Football datasets
May 20, 2026 · View on GitHub
Football datasets
This repository includes 5 major Europe leagues and a World Cup dataset:
- English Premier League – https://datahub.io/football/english-premier-league
- Spanish La Liga – https://datahub.io/football/spanish-la-liga
- Italian Serie A – https://datahub.io/football/italian-serie-a
- German Bundesliga – https://datahub.io/football/german-bundesliga
- French Ligue 1 – https://datahub.io/football/french-ligue-1
- FIFA World Cup – https://datahub.io/football/worldcup
Each league has data for all the seasons.
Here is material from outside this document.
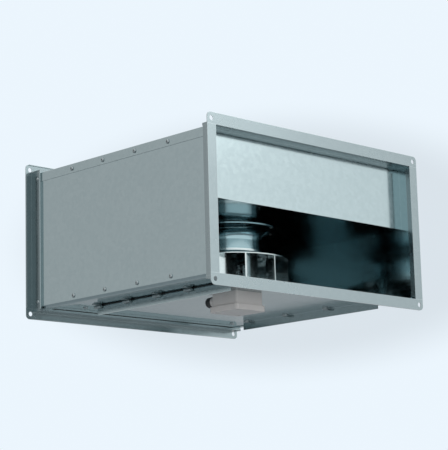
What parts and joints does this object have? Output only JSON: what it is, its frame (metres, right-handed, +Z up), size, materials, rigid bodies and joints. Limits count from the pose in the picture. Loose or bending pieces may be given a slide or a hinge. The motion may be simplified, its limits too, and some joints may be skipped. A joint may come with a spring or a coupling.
{
  "type": "inline duct fan",
  "caption": "Inline duct fan in a flanged rectangular casing: stepped partition, bellmouth, backward-curved impeller on a hinged underside door with a terminal box.",
  "frame": {"origin": "centre of the outlet opening, in the plane of the outlet flange's face, which is also the centre of its four corner holes", "axes": "+X across the duct, to the right when the outlet is looked at from outside; +Y from the outlet through the casing to the inlet; +Z up, with the access door underneath"},
  "size_m": [0.54, 0.49, 0.307],
  "materials": {
    "galvanised_sheet": "spangled galvanised, semi-gloss",
    "zinc_fasteners": "bright zinc plated",
    "hinge_steel": "zinc plated, satin",
    "impeller_steel": "galvanised, satin",
    "rotor_steel": "drawn steel, satin",
    "magnetic_ring": "cast, dull",
    "lamination_steel": "stacked sheet, dull",
    "copper_winding": "enamelled copper wire",
    "cast_foot": "die-cast, matte",
    "bearing_steel": "ground and polished",
    "cage_brass": "pressed, satin",
    "door_foam": "closed-cell foam",
    "box_plastic": "fine-textured moulding",
    "lid_screw_steel": "stainless, satin",
    "block_plastic": "moulded",
    "capacitor_plastic": "smooth",
    "gland_plastic": "moulded nylon",
    "seal_rubber": "matte",
    "lead_sheath": "smooth sheath"
  },
  "bodies": {
    "housing": {"top_cover": "galvanised_sheet", "left_side_panel": "galvanised_sheet", "right_side_panel": "galvanised_sheet", "bottom_tray": "galvanised_sheet", "outlet_flange_top": "galvanised_sheet", "outlet_flange_bottom": "galvanised_sheet", "outlet_flange_left": "galvanised_sheet", "outlet_flange_right": "galvanised_sheet", "inlet_flange_top": "galvanised_sheet", "inlet_flange_bottom": "galvanised_sheet", "inlet_flange_left": "galvanised_sheet", "inlet_flange_right": "galvanised_sheet", "outlet_blank_panel": "galvanised_sheet", "divider_plate": "galvanised_sheet", "inlet_blank_panel": "galvanised_sheet", "inlet_nozzle": "galvanised_sheet", "cover_screws": "zinc_fasteners", "side_screws": "zinc_fasteners", "collar_rivets": "zinc_fasteners", "tray_screws": "zinc_fasteners", "partition_rivets": "zinc_fasteners", "rivet_nuts": "zinc_fasteners", "hinge_leaves": "hinge_steel", "hinge_pins": "hinge_steel"},
    "access_door": {"access_door": "galvanised_sheet", "door_gasket": "door_foam", "door_knuckles": "hinge_steel", "door_screws": "zinc_fasteners", "motor_foot": "cast_foot", "motor_screws": "zinc_fasteners", "stator_stack": "lamination_steel", "stator_windings": "copper_winding", "bearing_outer_rings": "bearing_steel", "terminal_box_base": "box_plastic", "terminal_box_lid": "box_plastic", "lid_screws": "lid_screw_steel", "terminal_block": "block_plastic", "terminal_screws": "zinc_fasteners", "run_capacitor": "capacitor_plastic", "box_screws": "zinc_fasteners", "cable_gland_body": "gland_plastic", "cable_gland_nut": "gland_plastic", "cable_gland_seal": "seal_rubber", "motor_lead": "lead_sheath", "lead_grommet": "seal_rubber"},
    "impeller": {"impeller_blades": "impeller_steel", "impeller_backplate": "impeller_steel", "impeller_shroud": "impeller_steel", "balance_weights": "impeller_steel", "rotor_can": "rotor_steel", "rotor_ring": "magnetic_ring", "motor_shaft": "bearing_steel", "rotor_screws": "zinc_fasteners", "bearing_inner_rings": "bearing_steel"},
    "bearing_cage": {"bearing_balls": "bearing_steel", "bearing_cages": "cage_brass"}
  },
  "joints": [
    {"name": "door_hinge", "type": "hinge", "parent": "housing", "child": "access_door", "pos_m": [-0.1906, 0.26, -0.1296], "axis": [0, 1, 0], "range_deg": [0, 95]},
    {"name": "impeller_spin", "type": "hinge", "parent": "access_door", "child": "impeller", "pos_m": [0, 0.236, -0.09], "axis": [0, 0, 1], "continuous": true},
    {"name": "bearing_cage_spin", "type": "hinge", "parent": "access_door", "child": "bearing_cage", "pos_m": [0, 0.236, -0.09], "axis": [0, 0, 1], "continuous": true}
  ],
  "couplings": [
    {"joint": "bearing_cage_spin", "follows": "impeller_spin", "ratio": 0.3733}
  ]
}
The data is updated on a daily basis via GitHub Actions.
Data
The data is sourced from the https://www.football-data.co.uk/ website, datasets range starts from 1993 up to current year.
Preparation
You need to have Python version >=3.5:
- Install requirements using
pip install -r scripts/requirements.txt - Fetch and process league data:
python scripts/process.py - Generate datapackage.json for each dataset:
python scripts/package.py
Automation
Up-to-date (auto-updates every day) football dataset could be found on the datahub.io: https://datahub.io/football/football-datasets
Packaging datasets
Each directory in datasets/ directory is a data package. It has a common schema.json for all its resources. You need to run python scripts/package.py from the root directory to generate datapackage.json for each data package.
License
The league datasets are made available under the Public Domain Dedication and License v1.0 whose full text can be found at: http://www.opendatacommons.org/licenses/pddl/1.0/
The World Cup dataset is derived from the Fjelstul World Cup Database and is published under the Creative Commons Attribution-ShareAlike 4.0 International (CC-BY-SA 4.0) license. Attribution: Joshua C. Fjelstul, Ph.D.